“Corporations are People” But Which People?

“Corporations are People” But Which People?: "

In a shouting match with a demonstrator at the Iowa State Fair yesterday, GOP presidential hopeful Mitt Romney argued against raising corporate taxes, asserting that “Corporations are people.”



He’s right, of course, in both the legal sense—the law treats corporations as if they are people—and in the economic sense—what happens to corporations affects people. Corporations are merely a legal convenience that people use to organize their businesses. That specifically applies to the taxes corporations pay: The corporation is the conduit but the burden of the tax falls on individuals. The question is “On whom?”


There are four main possibilities: the owners of the corporation, owners of capital in general, workers, and consumers. A) The corporation’s owners could get a smaller return on their investment if the tax reduces profits. B) All owners of capital could suffer if the tax induces a reallocation of investment toward less profitable but untaxed endeavors, thus reducing the after-tax return to all affected capital. C) Workers could receive less pay if the tax causes investment to move away from the firms that employ them, leaving them less productive than they would otherwise be. D) Consumers could pay more for the firm’s products if reduced output pushes prices up. Most likely the answer is E) All of the above.


So which group actually pays how much of the tax?
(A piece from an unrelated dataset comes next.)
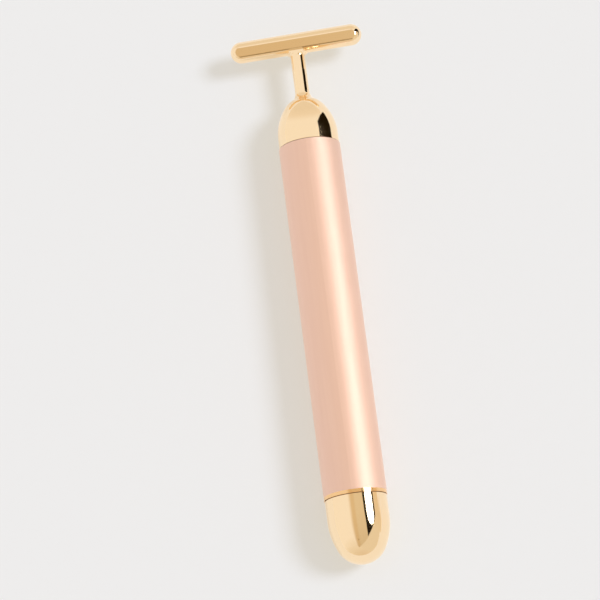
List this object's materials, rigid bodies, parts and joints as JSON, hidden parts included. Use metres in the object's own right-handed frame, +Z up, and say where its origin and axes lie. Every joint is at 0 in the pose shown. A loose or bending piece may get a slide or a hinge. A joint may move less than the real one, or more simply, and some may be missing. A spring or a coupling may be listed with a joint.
{
  "type": "vibrating beauty bar",
  "caption": "Slim round vibrating bar with a T-shaped plated head, an anodised barrel and a screwed tail cap.",
  "frame": {"origin": "middle of the bar's box, on the surface that its barrel lies on", "axes": "+Y along the bar towards the head, +X along the cross bar, +Z up"},
  "size_m": [0.0382, 0.1552, 0.0175],
  "materials": {
    "plated_gold": "bright gold plating on a zinc casting",
    "rose_anodised": "satin rose-gold anodising",
    "turned_brass": "turned, plain",
    "seal_rubber": "matt",
    "white_plastic": "moulded, fine grain",
    "motor_steel": "plated sheet steel",
    "magnet_ferrite": "sintered, matt",
    "copper_wire": "enamelled copper",
    "brush_carbon": "pressed carbon",
    "spring_wire": "drawn wire",
    "red_insulation": "soft gloss",
    "black_insulation": "soft gloss",
    "cell_steel": "nickel plated",
    "cell_mix": "pressed powder",
    "cell_print": "plain film, no lettering"
  },
  "bodies": {
    "handle": {"head_casting": "plated_gold", "head_seal": "seal_rubber", "barrel_tube": "rose_anodised", "motor_cradle": "white_plastic", "motor_can": "motor_steel", "motor_magnets": "magnet_ferrite", "front_bush": "turned_brass", "motor_end_bell": "white_plastic", "rear_bush": "turned_brass", "motor_brushes": "brush_carbon", "motor_terminals": "turned_brass", "red_lead": "red_insulation", "black_lead": "black_insulation", "contact_carrier": "white_plastic", "positive_contact": "turned_brass", "cell_liner": "white_plastic", "return_strip": "spring_wire", "cell_can": "cell_steel", "cell_core": "cell_mix", "cell_button": "cell_steel", "cell_gasket": "seal_rubber", "cell_jacket": "cell_print", "tail_collar": "plated_gold"},
    "rotor": {"motor_shaft": "motor_steel", "rotor_stack": "motor_steel", "rotor_windings": "copper_wire", "commutator_hub": "white_plastic", "commutator_segments": "copper_wire", "thrust_washers": "white_plastic", "eccentric_weight": "turned_brass"},
    "contact_swivel": {"contact_cup": "turned_brass", "tail_spring": "spring_wire"},
    "cap": {"tail_cap": "plated_gold", "cap_seal": "seal_rubber", "cup_holder": "white_plastic", "swivel_screw": "motor_steel"}
  },
  "joints": [
    {"name": "motor_spin", "type": "hinge", "parent": "handle", "child": "rotor", "pos_m": [0, 0.03386, 0.00875], "axis": [0, 1, 0], "continuous": true},
    {"name": "cap_travel", "type": "slide", "parent": "handle", "child": "contact_swivel", "axis": [0, -1, 0], "range_m": [0, 0.003], "deforming": ["tail_spring"]},
    {"name": "cap_twist", "type": "hinge", "parent": "contact_swivel", "child": "cap", "pos_m": [0, -0.05924, 0.00875], "axis": [0, -1, 0], "range_deg": [0, 1080]}
  ],
  "couplings": [
    {"joint": "cap_twist", "follows": "cap_travel", "rad_per_m": 6283.2}
  ]
}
Economic analyses reach different conclusions, largely depending on what they assume about how readily capital and workers can move among industries and across borders. Some of the tax almost certainly falls on investors, since they can push the tax onto others only by moving to less profitable but untaxed activities (which pay more net of taxes) or raising prices and selling less. The question is how much and how quickly factors adjust to the tax.


If capital can shift readily from taxed to untaxed businesses—but workers can’t—much of the tax would likely fall on those workers. That’s more likely when capital moves across national borders, making it harder for workers to follow. In a 2006 Congressional Budget Office analysis, Bill Randolph found that international capital mobility could result in American workers bearing 70 percent of U.S. corporate taxes. Other studies have found even higher shares falling on workers. Kevin Hassett and Aparna Mathur, for example, showed that wages could actually fall by more than the amount of the tax increase, suggesting that workers bear more than 100 percent of the burden.
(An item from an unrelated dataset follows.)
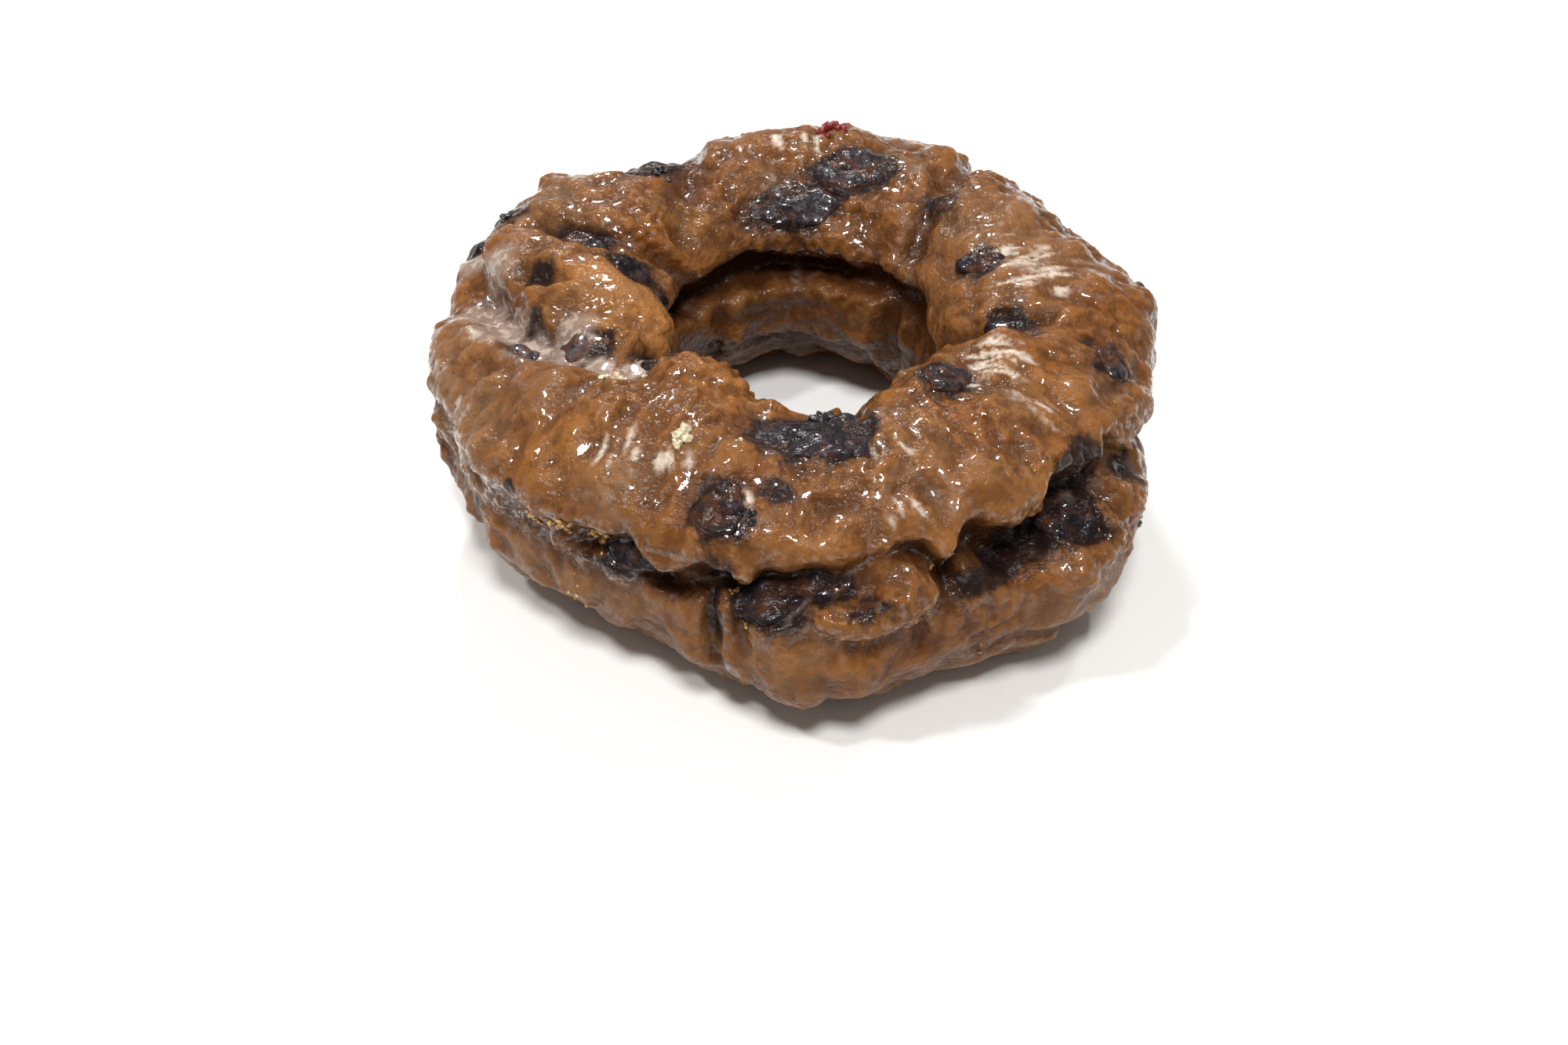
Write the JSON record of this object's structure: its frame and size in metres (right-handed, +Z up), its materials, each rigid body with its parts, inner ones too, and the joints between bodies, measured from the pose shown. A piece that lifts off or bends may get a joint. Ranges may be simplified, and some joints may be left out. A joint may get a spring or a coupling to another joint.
{
  "type": "ring doughnut",
  "caption": "Fried cake ring doughnut with a thin glaze, split round its side into a cap and a base, with dark berries baked into a craggy crust",
  "frame": {"origin": "bottom centre of the bounding box, on the surface it lies on, in the middle of the hole", "axes": "+Z up, through the hole; +X and +Y round the ring, with -Y at the side seen nearest in the picture"},
  "size_m": [0.0924, 0.0955, 0.0352],
  "materials": {
    "crust": "fried crust under a thin sugar glaze",
    "berry": "wet baked berry skin"
  },
  "bodies": {
    "root": {"berry_back_inner": "berry", "berry_back_left": "berry", "berry_back_small": "berry", "berry_back_top": "berry", "berry_front_face": "berry", "berry_front_split": "berry", "berry_front_split_end": "berry", "berry_front_top": "berry", "berry_left_crest": "berry", "berry_left_outer": "berry", "berry_left_pool": "berry", "berry_left_pool_outer": "berry", "berry_left_rim": "berry", "berry_left_side": "berry", "berry_left_split": "berry", "berry_left_tongue": "berry", "berry_right_back": "berry", "berry_right_base": "berry", "berry_right_cleft": "berry", "berry_right_edge": "berry", "berry_right_rim": "berry", "berry_right_split": "berry", "berry_right_top": "berry", "dough": "crust"}
  },
  "joints": []
}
By contrast, a more recent CBO study by Jennifer Gravelle reviewed four papers looking at corporate tax incidence. Applying reasonable estimates of how economic activity changes in response to market changes (what economists refer to as “elasticities”), Gravelle found that the owners of capital likely bear well over half of the corporate tax, particularly in the short run when capital cannot move much. And she argues that the long run—when mobility is greatest—could be very long.


The Tax Policy Center’s model assigns the full cost of the corporate tax to owners of capital, but that assumption is far from settled. Future work may lead to different conclusions.


Regardless of what economists conclude about the burden of the corporate tax, however, Romney was right in his unspoken assertion: Corporations may write the check, but it’s people who ultimately pay corporate taxes.